The last thing the GSA wants to do is to jeopardize the future of this privately held wealth of art and knowledge. For them, solution may be to meet with art experts from both the public and private sectors in order to explore ways of resolving ownership issues that are mutually beneficial to all parties. Perhaps they'll be able to establish a valuation system in the form of tax deductible donations for art that's returned to the Government. They might find ways to honor or recognize those who return their art or have otherwise contributed to our WPA knowledge base. Citizens would be rewarded for their diligence and foresight rather than penalized and the GSA would come off as a far more benevolent agency.

But alas, a compromise is not to be.
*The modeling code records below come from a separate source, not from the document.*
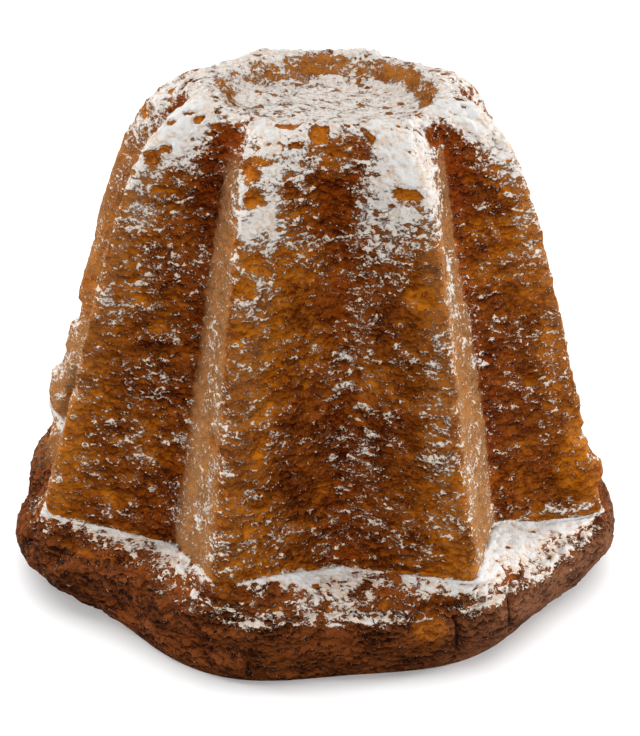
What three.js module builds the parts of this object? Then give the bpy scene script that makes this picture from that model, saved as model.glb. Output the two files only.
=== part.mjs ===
// A pandoro: a tall, eight-pointed Veronese sweet loaf, turned out of its tin and stood on its wide end.
// The dough rose over the rim of the star-shaped tin, so the loaf stands on a thick collar of crust, and the
// tin's raised floor left a round dish in the crown. It is baked as one piece, so it is one solid.
// Millimetres, +Z up. The origin is on the table, under the middle of the star, and the front faces -Y.
import * as THREE from "three";

// Driving dimensions
const points = 8; // points of the star
const starRadius = 115; // from the axis to a point of the star, where the star meets the collar
const fluteRadius = 87; // from the axis to the bottom of a flute, at the same height
const crownHeight = 152; // from the collar's top to the lip round the dish
const dishDepth = 9;
const collarHeight = 30.5;
const footRadius = 60; // the middle of the base, where its faces are one flat disc
const starTurn = THREE.MathUtils.degToRad(6.2); // turn of the star about the axis

// How finely the surface is divided
const segments = 96; // round the axis, a whole number of steps for each flank of the star
const ringsPerSpan = 2; // between two points of the crest and flute lines
const wallRings = 9; // down the rounded wall of the collar

// The crown and the flanks, as two lines from the middle of the dish to the collar: one down the crest of a point,
// one down the bottom of a flute. Radius first, then height over the collar. The lines are read together, so that
// the points with the same number lie on one ring round the loaf.
const dishFloor = crownHeight - dishDepth;
const crestPoints = [
  [0, dishFloor],
  [23, dishFloor],
  [34.5, dishFloor + 2],
  [41, crownHeight - 1.5],
  [47, crownHeight],
  [56.5, 149.5],
  [65, 143],
  [72, 133.5],
  [77.5, 121.5],
  [86.5, 96.5],
  [95.5, 64.5],
  [105.5, 32],
  [starRadius, 0],
];
const flutePoints = [
  [0, dishFloor],
  [23, dishFloor],
  [33.5, dishFloor + 2],
  [39.5, crownHeight - 1.5],
  [43.5, crownHeight],
  [48.5, 149.5],
  [52.5, 143.5],
  [55, 135.5],
  [57.5, 124],
  [64.5, 96.5],
  [72.5, 64.5],
  [80, 32],
  [fluteRadius, 0],
];

// What the oven made uneven. Each list goes once round the loaf and has a value for each point of the star and one
// for the flute after it. It starts at the left of the back and goes by the left, the front and the right.
const swell = [0.05, 0.02, 0.025, 0, 0, 0, 0, 0, 0, 0, 0, 0, -0.01, 0, 0, 0.03]; // share added to the radius
const seamLift = [5.8, 0, 2.3, -2.3, 5.8, 0, 3.5, 0, -5.2, 0, 0, 0, 2.3, 0, 0, 0]; // of the foot of the star
const crownTurn = [0, -1, -1.5, -1, -4, -1, 0, 0, 0, 0, 0, 0, 0, 0, 0, 0]; // degrees, of the crown end
const collarRadius = [120, 116, 124, 113.5, 121, 115, 120, 115, 119.5, 116, 122, 115, 122, 115, 122, 117];
const undercut = [18, 23, 38, 8, 4, 4.5, 9, 16, 17, 14, 14, 14, 14, 14, 14, 14]; // from the bulge to the table
const lipTilt = 2; // the lip of the dish is this much lower at the front and higher at the back

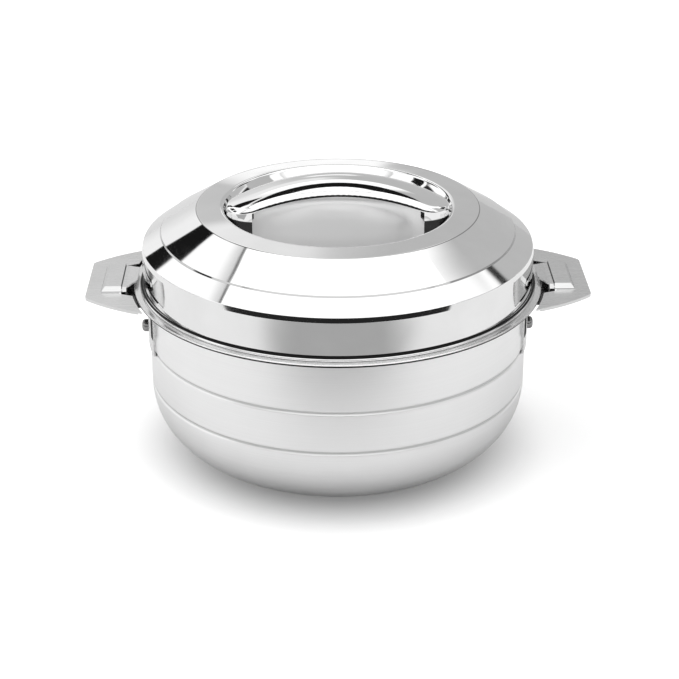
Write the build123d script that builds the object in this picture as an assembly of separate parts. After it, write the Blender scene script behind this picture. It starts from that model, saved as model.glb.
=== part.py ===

As of June 2011, the Office of the Inspector General in partnership with the GSA's Fine Arts Program, the FBI, and the fine art community are working to "recover misplaced and stolen WPA pieces of art." They're not actively seeking it out, but they will act on any tips they receive about WPA artworks that remain in private hands. For current information as of November 2016 and an explanation of GSA policy regarding WPA art, go to the GSA's New Deal Artwork: Ownership and Responsibility web page.

The sort of happy ending is that WPA Artwork in Non-Federal Repositories, Edition II, came out of it all and is still one of the finest references ever compiled on art of this era. This indispensable addition to any American art reference library is no longer available directly from the government (it was originally offered free), but can still be purchased on the out-of-print market from used book websites.